▶ [TASK DESCRIPTION]: Using the material below, print the line that contains "ring round it", the line that contains "bpy.data.objects.remove(obj)", and every line in between, exactly and nothing else.

▶ [INPUT]:
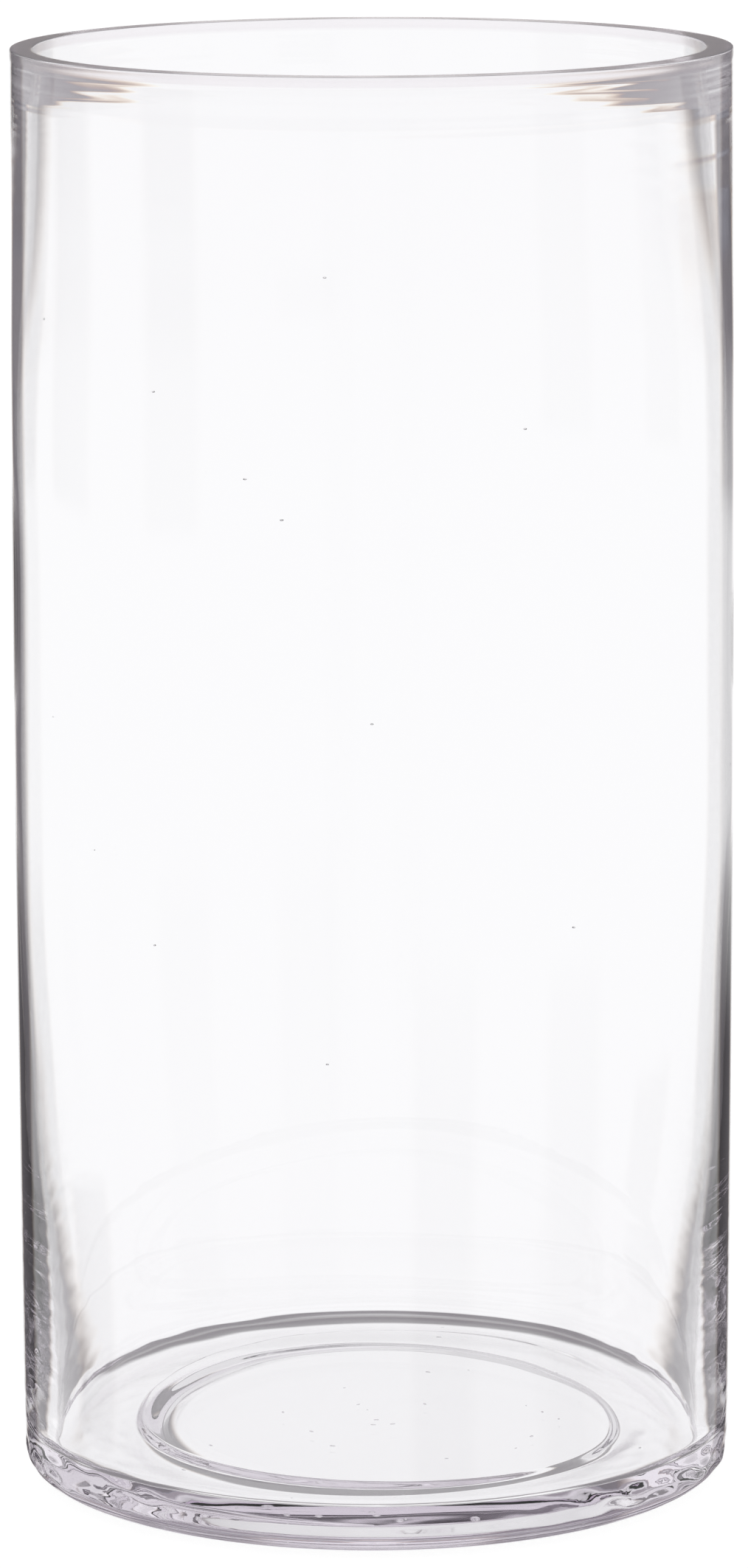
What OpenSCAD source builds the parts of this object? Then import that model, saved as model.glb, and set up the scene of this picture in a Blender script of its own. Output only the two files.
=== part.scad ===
// Glass cylinder vase: one piece of clear glass, a straight tube closed by a thick base.
// The wall is thick at the lip and at the foot, and thinner between them, as blown glass is.
// The origin is at the centre of the standing plane, +Z is up, and sizes are in millimetres.

/* [Body] */
// Outer diameter of the vase
outer_d = 152; // [100:1:250]
// Height from the standing plane to the top of the rim
height = 305; // [200:1:600]
// Thickness of the side wall over most of its height
side_wall = 2.2; // [1.6:0.1:5]

/* [Lip] */
// Thickness of the wall at the lip, where the mouth is narrowest
lip_wall = 5.2; // [5:0.1:8]
// Height of the straight part of the lip below the rim
lip_h = 12; // [4:1:20]
// Height over which the lip thins to the side wall
lip_run = 42; // [10:1:60]
// Width of the small bevel on each edge of the ground rim
rim_bevel = 0.6; // [0.2:0.1:1.2]

/* [Base] */
// Thickness of the glass from the standing plane to the inside floor
base_t = 11; // [8:0.5:20]
// Thickness of the wall just above the floor
foot_wall = 5; // [5:0.1:8]
// Height over which the foot thins to the side wall
foot_run = 70; // [20:1:80]
// Radius of the fillet between the inside wall and the floor
floor_fillet = 4; // [1:0.5:8]
// Radius of the rounded heel, where the side turns under
heel_r = 6; // [2:0.5:10]
// Share of the outer radius that the hollow under the base covers
recess_share = 0.68; // [0.4:0.01:0.75]
// Depth of the hollow under the base, at its middle
recess_depth = 2.5; // [0.5:0.1:4]

/* [Hidden] */
outer_r = outer_d / 2;
mouth_r = outer_r - lip_wall;
side_r = outer_r - side_wall;
foot_r = outer_r - foot_wall;
recess_r = outer_r * recess_share;
// Radius of the ball that cuts the hollow, from the hollow's own radius and depth
recess_ball_r = (recess_r * recess_r + recess_depth * recess_depth) / (2 * recess_depth);
$fn = 180;

// Outside: a cylinder with a rounded heel and a bevelled top edge
module outer_shape() {
    heel_centre = outer_r - heel_r;
    rotate_extrude() union() {
        square([heel_centre, height]);
        translate([0, heel_r]) square([outer_r, height - heel_r - rim_bevel]);
        polygon([
            [heel_centre, height - rim_bevel], [outer_r, height - rim_bevel],
            [outer_r - rim_bevel, height], [heel_centre, height]
        ]);
        translate([heel_centre, heel_r]) circle(heel_r);
    }
}

// Inside: a true cylinder at the mouth, then the thinner wall, the foot and a filleted flat floor
module inner_space() {
    fillet_centre = foot_r - floor_fillet;
    fillet_top = base_t + floor_fillet;
    above = 1;
    rotate_extrude() union() {
        polygon([
            [0, fillet_top], [foot_r, fillet_top],
            [side_r, fillet_top + foot_run], [side_r, height - lip_h - lip_run],
            [mouth_r, height - lip_h], [mouth_r, height - rim_bevel],
            [mouth_r + rim_bevel + above, height + above], [0, height + above]
        ]);
        translate([0, base_t]) square([fillet_centre, floor_fillet]);
        translate([fillet_centre, fillet_top]) circle(floor_fillet);
    }
}

// Shallow dome cut up into the underside, which leaves a flat standing ring round it
module base_recess() {
    translate([0, 0, recess_depth - recess_ball_r]) sphere(recess_ball_r);
}

module glass_body() {
    color([0.93, 0.94, 0.96, 0.35])
        difference() {
            outer_shape();
            inner_space();
            base_recess();
        }
}

glass_body();
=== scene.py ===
"""Glass cylinder vase: a lathed body of clear blown glass on a plain pale floor, in a soft light tent."""
import math
import random

import bpy
import numpy as np
from mathutils import Matrix, Vector


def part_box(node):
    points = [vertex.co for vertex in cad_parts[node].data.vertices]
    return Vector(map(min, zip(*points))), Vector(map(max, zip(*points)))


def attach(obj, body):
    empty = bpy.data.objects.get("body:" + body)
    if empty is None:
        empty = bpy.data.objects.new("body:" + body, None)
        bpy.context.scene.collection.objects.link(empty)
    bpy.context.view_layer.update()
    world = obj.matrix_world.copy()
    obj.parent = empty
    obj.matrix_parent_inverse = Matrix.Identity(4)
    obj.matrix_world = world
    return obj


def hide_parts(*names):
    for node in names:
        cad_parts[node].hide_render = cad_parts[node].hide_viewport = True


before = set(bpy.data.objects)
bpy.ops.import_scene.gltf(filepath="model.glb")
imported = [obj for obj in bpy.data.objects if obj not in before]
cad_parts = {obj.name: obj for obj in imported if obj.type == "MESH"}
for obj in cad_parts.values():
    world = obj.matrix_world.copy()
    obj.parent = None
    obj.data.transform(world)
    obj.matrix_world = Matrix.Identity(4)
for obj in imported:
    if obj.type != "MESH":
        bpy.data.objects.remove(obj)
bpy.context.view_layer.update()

MM = 0.001
DEG = math.pi / 180
LOW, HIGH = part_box("glass_body")
OUTER_R = (HIGH.x - LOW.x) / 2
# The ground rim ends just under the top of the CAD box
HEIGHT = HIGH.z - 0.4 * MM
SEGMENTS = 320


# ---------------------------------------------------------------- shape of the glass

# Wall thickness up the vase, as (height, thickness) in millimetres: thin between the foot and the lip
WALL = [(14, 6.2), (22, 6.0), (35, 5.3), (51, 4.2), (67, 3.1), (92, 2.15), (156, 1.45), (190, 1.35),
        (220, 1.5), (240, 2.1), (252, 2.7), (263, 3.2), (276, 3.75), (286, 4.1), (294, 4.4), (300, 4.95),
        (305, 5.4)]
BASE_T = 11 * MM
# How far the outside draws in at both ends, and under the lip
BARREL = 0.6 * MM
NECK = 0.2 * MM
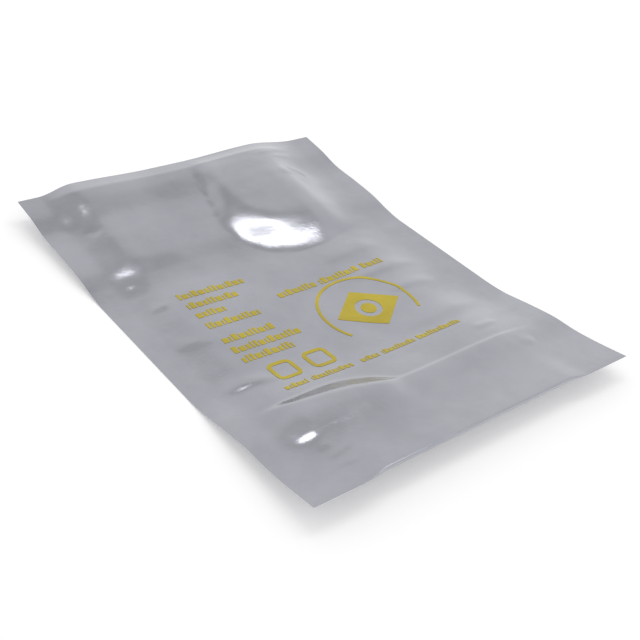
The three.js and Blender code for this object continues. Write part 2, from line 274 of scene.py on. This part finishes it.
columns = np.concatenate([
    np.linspace(-BAG_WIDTH / 2, -SEAL_LINE, SEAL_COLUMNS)[:-1],
    np.linspace(-SEAL_LINE, -MIDDLE_HALF, RIDGE_COLUMNS)[:-1],
    np.linspace(-MIDDLE_HALF, MIDDLE_HALF, MIDDLE_COLUMNS)[:-1],
    np.linspace(MIDDLE_HALF, SEAL_LINE, RIDGE_COLUMNS)[:-1],
    np.linspace(SEAL_LINE, BAG_WIDTH / 2, SEAL_COLUMNS),
])


def body_rows(x):
    """s of each row after the nose, with rows along the rim's crease."""
    crease = BAG_LENGTH - rim_width(x)
    start = BAG_LENGTH - 4 * RIM_WIDTH
    return np.concatenate([
        np.linspace(NOSE_END, start, BODY_ROWS)[:-1],
        np.linspace(start, crease, RIM_START_ROWS)[:-1],
        np.linspace(crease, BAG_LENGTH, RIM_ROWS),
    ])


def skin(side, outer):
    """Points [column, row] of one face of a panel; side is 1 for the front, -1 for the back."""
    x = columns[:, None]
    film = FILM if outer else 0
    inset = 0 if outer else FILM
    slack = FILM * ridge_rise(x) if side > 0 else 0
    depth = puff_half(x) + film
    retreat = FOLD_RETREAT * ease(0, PUFF_HALF, puff_half(x))
    angle = np.linspace(0, math.pi / 2, NOSE_STEPS + 1)[None, :]
    nose_s = retreat + inset + depth * (1 - np.cos(angle))
    nose_z = seam_height(nose_s) + FILM + side * (depth + slack) * np.sin(angle)
    s = np.array([body_rows(value) for value in columns])
    height = front_inner if side > 0 else back_inner
    z = height(x, s) + (side * upright(height, x, s) if outer else 0)
    s = np.concatenate([nose_s, s], axis=1)
    z = np.concatenate([nose_z, z], axis=1)
    return np.stack([np.broadcast_to(x, s.shape), y_at(s), z], axis=2)


def mesh_object(name, points, faces):
    """One smooth object from points in millimetres, sharp along its cut edges."""
    mesh = bpy.data.meshes.new(name)
    mesh.from_pydata((np.asarray(points) * MM).tolist(), [], faces)
    mesh.validate()
    mesh.shade_smooth()
    mesh.set_sharp_from_angle(angle=math.radians(SHARP_EDGE))
    piece = bpy.data.objects.new(name, mesh)
    bpy.context.scene.collection.objects.link(piece)
    return piece


def film_pouch():
    """The folded film, closed all round: two panels, each with an outer and an inner face."""
    faces_of = [skin(1, True), skin(-1, True), skin(1, False), skin(-1, False)]
    count, rows = faces_of[0].shape[:2]
    ids = np.arange(4 * count * rows).reshape(4, count, rows)
    first = int(np.argmin(np.abs(columns + SEAL_LINE)))
    last = count - 1 - first
    ids[1, :, 0] = ids[0, :, 0]  # the panels meet at the fold
    ids[2, :, 0] = ids[3, :, 0]
    ids[2, first] = ids[3, first]  # and at the seals
    ids[2, last] = ids[3, last]
    quads = []

    def sheet(grid, up):
        a, b, c, d = grid[:-1, :-1], grid[1:, :-1], grid[1:, 1:], grid[:-1, 1:]
        turn = [a, b, c, d] if up else [d, c, b, a]
        quads.extend(np.stack(turn, axis=2).reshape(-1, 4).tolist())

    front, back, ceiling, ground = ids
    sheet(front, True)
    sheet(back, False)
    outside = len(quads)
    sheet(ceiling[first:last + 1], False)
    sheet(ground[first:last + 1], True)
    inside = len(quads)
    sheet(np.stack([back[0], front[0]]), True)
    sheet(np.stack([front[-1], back[-1]]), True)
    over, under, top, bottom = ids[:, :, rows - 1].tolist()  # the mouth's edges
    for i in range(count - 1):
        j = i + 1
        if i < first or i >= last:
            left = [bottom[i]] if i == last else []
            right = [bottom[j]] if j == first else []
            quads.append([under[j], under[i], *left, over[i], over[j], *right])
        else:
            quads.append([top[j], top[i], over[i], over[j]])
            quads.append([under[j], under[i], bottom[i], bottom[j]])
    faces = [[int(v) for v in dict.fromkeys(quad)] for quad in quads]
    kept = [n for n, face in enumerate(faces) if len(face) > 2]
    points = np.concatenate([grid.reshape(-1, 3) for grid in faces_of])
    used, packed = np.unique([v for n in kept for v in faces[n]], return_inverse=True)
    packed = iter(packed.tolist())
    piece = mesh_object("film", points[used], [[next(packed) for _ in faces[n]] for n in kept])
    for polygon, n in zip(piece.data.polygons, kept):
        polygon.material_index = 1 if outside <= n < inside else 0
    return piece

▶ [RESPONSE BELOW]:
// Shallow dome cut up into the underside, which leaves a flat standing ring round it
module base_recess() {
    translate([0, 0, recess_depth - recess_ball_r]) sphere(recess_ball_r);
}

module glass_body() {
    color([0.93, 0.94, 0.96, 0.35])
        difference() {
            outer_shape();
            inner_space();
            base_recess();
        }
}

glass_body();
=== scene.py ===
"""Glass cylinder vase: a lathed body of clear blown glass on a plain pale floor, in a soft light tent."""
import math
import random

import bpy
import numpy as np
from mathutils import Matrix, Vector


def part_box(node):
    points = [vertex.co for vertex in cad_parts[node].data.vertices]
    return Vector(map(min, zip(*points))), Vector(map(max, zip(*points)))


def attach(obj, body):
    empty = bpy.data.objects.get("body:" + body)
    if empty is None:
        empty = bpy.data.objects.new("body:" + body, None)
        bpy.context.scene.collection.objects.link(empty)
    bpy.context.view_layer.update()
    world = obj.matrix_world.copy()
    obj.parent = empty
    obj.matrix_parent_inverse = Matrix.Identity(4)
    obj.matrix_world = world
    return obj


def hide_parts(*names):
    for node in names:
        cad_parts[node].hide_render = cad_parts[node].hide_viewport = True


before = set(bpy.data.objects)
bpy.ops.import_scene.gltf(filepath="model.glb")
imported = [obj for obj in bpy.data.objects if obj not in before]
cad_parts = {obj.name: obj for obj in imported if obj.type == "MESH"}
for obj in cad_parts.values():
    world = obj.matrix_world.copy()
    obj.parent = None
    obj.data.transform(world)
    obj.matrix_world = Matrix.Identity(4)
for obj in imported:
    if obj.type != "MESH":
        bpy.data.objects.remove(obj)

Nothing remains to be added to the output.